Eine kleine Anpassung mit grosser Wirkung: Spätestens beim Aufräumen des Betts stolpere die Pflegenden jetzt über diese Fläschchen. Es werde einem quasi vor die Füsse geworfen, sagt Genewein. «Das Qualitätsproblem und der mühsame Ablauf wurden verbessert.»
Wir dürfen jetzt nicht sagen, Cirs bringt nichts. Das wäre, wie wenn man sagt, ich habe Mühe mit dem Besteck, also schaffen wir das Besteck ab.
Im Spital Emmental konnten so Probleme behoben werden. Cirs abzuschaffen, ist darum weder für die Ärztin noch für Staender eine Option.
«Wir dürfen jetzt nicht sagen, Cirs bringt nichts. Das wäre genauso, wie wenn man sagt, ich habe Mühe mit dem Besteck, also schaffen wir das Besteck ab und essen ab jetzt ohne Besteck», sagt Staender. «Wir müssen lernen, mit dem Besteck richtig umzugehen. Und wir müssen weitere Instrumente finden.»

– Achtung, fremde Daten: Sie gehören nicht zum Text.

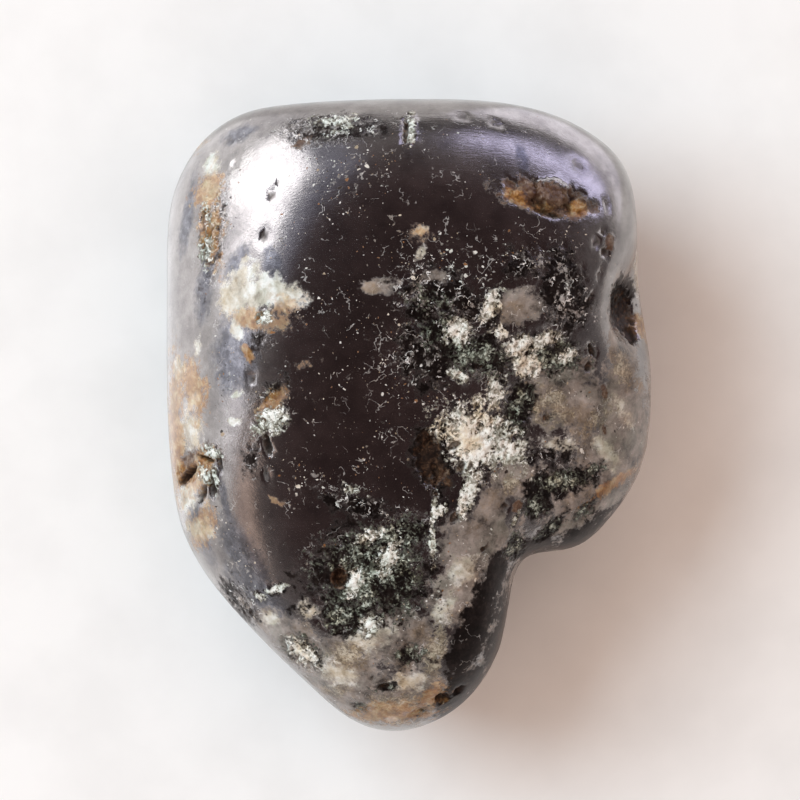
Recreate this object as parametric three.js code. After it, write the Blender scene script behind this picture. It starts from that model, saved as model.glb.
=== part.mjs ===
// A tumbled magnetite stone: one pebble of iron ore with a quartz and chlorite matrix grown through it.
// Millimetres, +Z up. The origin is under the middle of the stone's box, on the surface that it rests on;
// +Y runs along its length towards the square end, +X towards the lobe.
import * as THREE from "three";
import { mergeVertices } from "three/addons/utils/BufferGeometryUtils.js";

// Driving dimensions.
const LENGTH = 26;
const WIDTH = 20;
const HEIGHT = 15;

// The stone seen from above, in fractions of half its width and half its length, clockwise.
const HALF_PLAN = new THREE.Vector2(WIDTH / 2, LENGTH / 2);
const SQUARE_END = [[-0.445, 0.987], [-0.035, 1], [0.375, 0.99], [0.62, 0.946], [0.805, 0.864]];
const RIGHT_SIDE = [[0.89, 0.794], [0.93, 0.684], [0.94, 0.463], [0.95, 0.4]];
const LOBE_SIDE = [[0.985, 0.241], [1, 0.052], [0.984, -0.106]];
const LOBE_END = [[0.93, -0.223], [0.828, -0.327], [0.713, -0.412]];
const STEP = [[0.622, -0.432], [0.5, -0.43], [0.458, -0.457], [0.43, -0.517], [0.421, -0.573]];
const TOE_SIDE = [[0.396, -0.69], [0.355, -0.785], [0.273, -0.877]];
const TOE_END = [[0.179, -0.943], [0.018, -1], [-0.121, -1]];
const HEEL = [[-0.244, -0.959], [-0.384, -0.864], [-0.573, -0.725], [-0.799, -0.538], [-0.856, -0.478]];
const LEFT_SIDE = [[-0.939, -0.358], [-0.98, -0.169], [-0.996, 0.052], [-1, 0.368], [-1, 0.68]];
const CORNER = [[-0.96, 0.763], [-0.897, 0.842], [-0.795, 0.915], [-0.667, 0.965]];
const PLAN = [
  ...[...SQUARE_END, ...RIGHT_SIDE, ...LOBE_SIDE, ...LOBE_END, ...STEP],
  ...[...TOE_SIDE, ...TOE_END, ...HEEL, ...LEFT_SIDE, ...CORNER],
];
const PLAN_STEPS = 260;

// The waist is where the stone is widest. It is higher at the square end, and the wall draws in from it.
const WAIST_HEIGHT = 0.58 * HEIGHT;
const WAIST_RISE = 0.05;
const WALL_DRAW = 1.3;
const WALL_REACH = HEIGHT / 2;

// A worn shoulder runs round the whole plan, from this height at the outline up towards the crown.
const SHOULDER = { height: 0.9 * HEIGHT, slope: 42, round: 1.7 };

// Worn faces of the upper side: a point on each face, the way it falls, its slope, and how round it meets
// the rest. The heights are fractions of the stone's height.
const OUTER_FACES = [
  { name: "left flank", at: [-6.9, 1.5, 0.87], falls: 182, slope: 45, round: 2.2 },
  { name: "end bevel", at: [0.3, 9.8, 0.965], falls: 88, slope: 26, round: 2.0 },
  { name: "left corner", at: [-6.4, 9.7, 0.87], falls: 140, slope: 41, round: 2.0 },
  { name: "right edge", at: [8.5, 6.5, 0.91], falls: 2, slope: 46, round: 1.6 },
  { name: "right corner", at: [7.9, 10.0, 0.83], falls: 48, slope: 37, round: 1.5 },
  { name: "toe slope", at: [-0.8, -10.6, 0.81], falls: -88, slope: 33, round: 2.2 },
  { name: "heel slope", at: [-6.6, -6.8, 0.83], falls: 220, slope: 39, round: 2.0 },
];

// The top is three blocks grown together: a crown of hard ore, and a softer lobe and toe that are lower.
const BLOCKS = {
  crown: [
    { name: "crown", at: [-0.4, 3.2, 1.01], falls: -80, slope: 2, round: 0 },
    { name: "crown break", at: [8.3, 5.1, 0.87], falls: -44, slope: 44, round: 1.4 },
  ],
  lobe: [
    { name: "lobe top", at: [4.0, 0.0, 0.92], falls: -50, slope: 8, round: 0 },
    { name: "matrix slope", at: [5.0, -1.2, 0.88], falls: -50, slope: 14, round: 1.6 },
    { name: "lobe slope", at: [8.2, -0.9, 0.78], falls: -16, slope: 42, round: 2.4 },
  ],
  toe: [
    { name: "toe top", at: [0.6, -5.0, 0.91], falls: -75, slope: 7, round: 0 },
    { name: "toe side", at: [3.6, -9.2, 0.82], falls: -12, slope: 46, round: 1.2 },
  ],
};
const CREASE_ROUND = 1.4;
const TOP_ROUND = 1.4;

// Every worn face bulges a little from its middle, by this radius.
const FACE_BULGE = 42;

// Worn faces of the underside, given the same way, with the slope rising outwards from the rest.
const UNDER_FACES = [
  { name: "under left", at: [-6.0, 2.0, 0.04], falls: 170, slope: 31, round: 2.4 },
  { name: "under right", at: [5.6, 4.6, 0.04], falls: 24, slope: 28, round: 2.6 },
  { name: "under end", at: [-0.6, 8.8, 0.05], falls: 96, slope: 33, round: 2.6 },
  { name: "under toe", at: [-1.2, -7.6, 0.03], falls: -96, slope: 18, round: 2.0 },
  { name: "under lobe", at: [5.2, -2.4, 0.04], falls: -32, slope: 27, round: 2.0 },
];

// The underside would sag this far below the surface that it rests on, but a worn flat cuts it off there.
const UNDER_SAG = 0.8;

// Deep hollows that the tumbler did not reach, as ellipsoids: middle, half-sizes and turn about +Z.
const HOLLOWS = [
  { name: "lobe groove", at: [9.4, 4.3, 11.2], half: [1.4, 1.5, 2.6], turn: 22 },
  { name: "flank crevice", at: [-9.5, -2.3, 9.9], half: [0.8, 1.4, 0.8], turn: -30 },
];
const HOLLOW_ROUND = 0.35;

const UP = new THREE.Vector3(0, 0, 1);
const MIDDLE = new THREE.Vector3(-0.6, 0.4, 0.45 * HEIGHT);
const MESH_DETAIL = 20;
const BISECTIONS = 34;

// The greater of two distances, with the edge between them rounded.
function roundMax(a, b, round) {
  const near = round > 0 ? Math.max(round - Math.abs(a - b), 0) / round : 0;
  return Math.max(a, b) + (near * near * round) / 4;
}

// The lesser of two distances, with the crease between them filled.
function roundMin(a, b, round) {
  return -roundMax(-a, -b, round);
}

function planOutline() {
  const points = PLAN.map(([x, y]) => new THREE.Vector3(x * HALF_PLAN.x, y * HALF_PLAN.y, 0));
  return new THREE.CatmullRomCurve3(points, true, "centripetal").getSpacedPoints(PLAN_STEPS);
}

// Distance from a point to the closed outline in plan: below nought inside it.
function planDistance(outline, x, y) {
  let nearest = Infinity;
  let inside = false;
  for (let i = 1; i < outline.length; i += 1) {
    const a = outline[i - 1];
    const b = outline[i];
    const ex = b.x - a.x;
    const ey = b.y - a.y;
    const along = THREE.MathUtils.clamp(((x - a.x) * ex + (y - a.y) * ey) / (ex * ex + ey * ey), 0, 1);
    nearest = Math.min(nearest, Math.hypot(x - a.x - along * ex, y - a.y - along * ey));
    const crosses = a.y > y !== b.y > y;
    if (crosses && x < a.x + ((y - a.y) * ex) / ey) inside = !inside;
  }
  return inside ? -nearest : nearest;
}

// Height above a tilted face, measured square to it; side is 1 for the upper side and -1 for the underside.
function faceDistance(face, p, side) {
  const slope = THREE.MathUtils.degToRad(face.slope);
  const normal = new THREE.Vector3(Math.sin(slope), 0, side * Math.cos(slope));
  normal.applyAxisAngle(UP, THREE.MathUtils.degToRad(face.falls));
  const fromFace = p.clone().sub(new THREE.Vector3(face.at[0], face.at[1], face.at[2] * HEIGHT));
  const height = fromFace.dot(normal);
  return height + (fromFace.lengthSq() - height * height) / (2 * FACE_BULGE);
}

function hollowDistance(hollow, p) {
  const local = p.clone().sub(new THREE.Vector3(...hollow.at));
  local.applyAxisAngle(UP, -THREE.MathUtils.degToRad(hollow.turn));
  local.divide(new THREE.Vector3(...hollow.half));
  return (local.length() - 1) * Math.min(...hollow.half);
}

function blockDistance(faces, p) {
  return faces.reduce((most, face) => roundMax(most, faceDistance(face, p, 1), face.round), -LENGTH);
}

function topDistance(p) {
  const tops = Object.values(BLOCKS).map((faces) => blockDistance(faces, p));
  return tops.reduce((least, top) => roundMin(least, top, CREASE_ROUND));
}

// The stone's surface is where this distance is nought.
function stoneDistance(outline, p) {
  const fromWaist = (p.z - WAIST_HEIGHT - WAIST_RISE * p.y) / WALL_REACH;
  const fromPlan = planDistance(outline, p.x, p.y);
  const slope = THREE.MathUtils.degToRad(SHOULDER.slope);
  const shoulder = fromPlan * Math.sin(slope) + (p.z - SHOULDER.height) * Math.cos(slope);
  let distance = roundMax(fromPlan + WALL_DRAW * fromWaist * fromWaist, shoulder, SHOULDER.round);
  for (const face of OUTER_FACES) distance = roundMax(distance, faceDistance(face, p, 1), face.round);
  distance = roundMax(distance, topDistance(p), TOP_ROUND);
  for (const face of UNDER_FACES) distance = roundMax(distance, faceDistance(face, p, -1), face.round);
  distance = roundMax(distance, -p.z - UNDER_SAG, UNDER_SAG);
  for (const hollow of HOLLOWS) distance = roundMax(distance, -hollowDistance(hollow, p), HOLLOW_ROUND);
  return Math.max(distance, -p.z);
}

// Walks out from the middle of the stone to its surface.
function surfacePoint(outline, heading) {
  let inner = 0;
  let outer = LENGTH;
  for (let i = 0; i < BISECTIONS; i += 1) {
    const reach = (inner + outer) / 2;
    const p = MIDDLE.clone().addScaledVector(heading, reach);
    if (stoneDistance(outline, p) < 0) inner = reach;
    else outer = reach;
  }
  return MIDDLE.clone().addScaledVector(heading, inner);
}

function stoneGeometry() {
  const ball = new THREE.IcosahedronGeometry(1, MESH_DETAIL);
  ball.deleteAttribute("normal");
  ball.deleteAttribute("uv");
  const geometry = mergeVertices(ball);
  const outline = planOutline();
  const places = geometry.getAttribute("position");
  const heading = new THREE.Vector3();
  for (let i = 0; i < places.count; i += 1) {
    heading.fromBufferAttribute(places, i).multiply(new THREE.Vector3(WIDTH, LENGTH, HEIGHT)).normalize();
    places.setXYZ(i, ...surfacePoint(outline, heading));
  }
  geometry.computeBoundingBox();
  const middle = geometry.boundingBox.getCenter(new THREE.Vector3());
  const size = geometry.boundingBox.getSize(new THREE.Vector3());
  geometry.translate(-middle.x, -middle.y, -geometry.boundingBox.min.z);
  geometry.scale(WIDTH / size.x, LENGTH / size.y, HEIGHT / size.z);
  geometry.computeVertexNormals();
  return geometry;
}

const polishedMagnetite = new THREE.MeshStandardMaterial({
  color: 0x2a2523,
  roughness: 0.22,
  metalness: 0.25,
});

const stone = new THREE.Mesh(stoneGeometry(), polishedMagnetite);
stone.name = "magnetite_stone";

const part = new THREE.Group();
part.add(stone);
export default part;
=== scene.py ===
"""A tumbled magnetite stone: polished iron ore with quartz, chlorite, crystals and rust grown into it."""

import logging
import math
import random
from dataclasses import dataclass, field
from enum import Enum
from typing import Any, Sequence

import bmesh
import bpy
import numpy as np
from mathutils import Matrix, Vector, noise
from mathutils.bvhtree import BVHTree


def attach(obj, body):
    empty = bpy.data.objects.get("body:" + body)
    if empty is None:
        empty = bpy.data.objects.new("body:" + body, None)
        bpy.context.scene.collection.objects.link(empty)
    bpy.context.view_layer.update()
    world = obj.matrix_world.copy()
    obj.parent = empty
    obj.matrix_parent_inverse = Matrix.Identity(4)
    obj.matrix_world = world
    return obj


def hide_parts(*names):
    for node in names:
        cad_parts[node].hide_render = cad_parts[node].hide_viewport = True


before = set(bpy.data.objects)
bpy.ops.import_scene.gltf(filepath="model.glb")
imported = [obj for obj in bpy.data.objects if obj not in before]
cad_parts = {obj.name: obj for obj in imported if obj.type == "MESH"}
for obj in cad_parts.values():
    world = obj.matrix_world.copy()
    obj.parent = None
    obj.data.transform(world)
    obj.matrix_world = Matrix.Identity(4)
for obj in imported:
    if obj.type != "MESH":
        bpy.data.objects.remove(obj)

log = logging.getLogger("magnetite_stone")

MM = 0.001
NODE = "magnetite_stone"
BODY = "root"


# ---------------------------------------------------------------- minerals and where they lie


class Mineral(Enum):
    """What grew in the ore. The value names the mesh attribute that says how much of it a point has."""

    QUARTZ = "quartz"
    ORE = "ore"
    CHLORITE = "chlorite"
    CRYSTAL = "crystal"
    DRUSE = "druse"
    CREAM = "cream"
    FELDSPAR = "feldspar"
    RUST = "rust"
    STAIN = "stain"
    STEEL = "steel"
    SPECKS = "specks"
    LUMP = "lump"
    HOLLOW = "hollow"

    @property
    def order(self) -> int:
        """Gives the mineral's place in this list, by which minerals take turns with the noise."""
        return list(Mineral).index(self)


@dataclass(frozen=True)
class Patch:
    """One patch of a mineral, as an ellipse seen from above the stone.

    x and y are its middle, long and wide its half-sizes, all in millimetres, and turn is in degrees. The
    amount is how much of the mineral it holds. For a hollow it is the depth, and for a lump the height, in
    millimetres.
    """

    x: float
    y: float
    long: float
    wide: float
    turn: float = 0.0
    amount: float = 1.0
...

Stähli kämpft sich zurück ins Leben
Das Spital wollte Daniel Stähli nur noch palliativ behandeln. Stähli wird schliesslich nochmals operiert von einem anderen Arzt. Heute geht es ihm gut.
Mit der Hilfe von Anwälten hat Stähli erwirkt, dass sein verloren gegangener Befund viele Jahre später doch noch gefunden wurde: Ein falsches Geburtsdatum hatte wohl dazu geführt, dass der Bericht mit dem wichtigen Befund nicht zugeordnet werden konnte und in den Tiefen des IT-Systems des Spitals verschwand.
Fehler passieren, wie in jedem anderen Betrieb.
Ob seine Krankengeschichte mit dem Befund anders verlaufen wäre, bleibt ungewiss. Sicher aber ist: Ein vermeintlich kleiner Fehler bedeutete für Stähli und seine Familie viel Leid.
Groll hegt er wegen des Spitalfehlers keinen. «Fehler passieren, wie in jedem anderen Betrieb auch. Das ist menschlich.» Er hofft aber, dass man versuche, daraus zu lernen: «Ich wünsche mir ein bewusstes Umgehen mit solchen Fehlern und eine Anpassung von Strukturen – im Wissen, dass sie in Spitälern passieren können.»
Das betroffene Spital wollte gegenüber SRF aus Gründen des Patienten- und Datenschutzes keine Stellung zum Fall nehmen.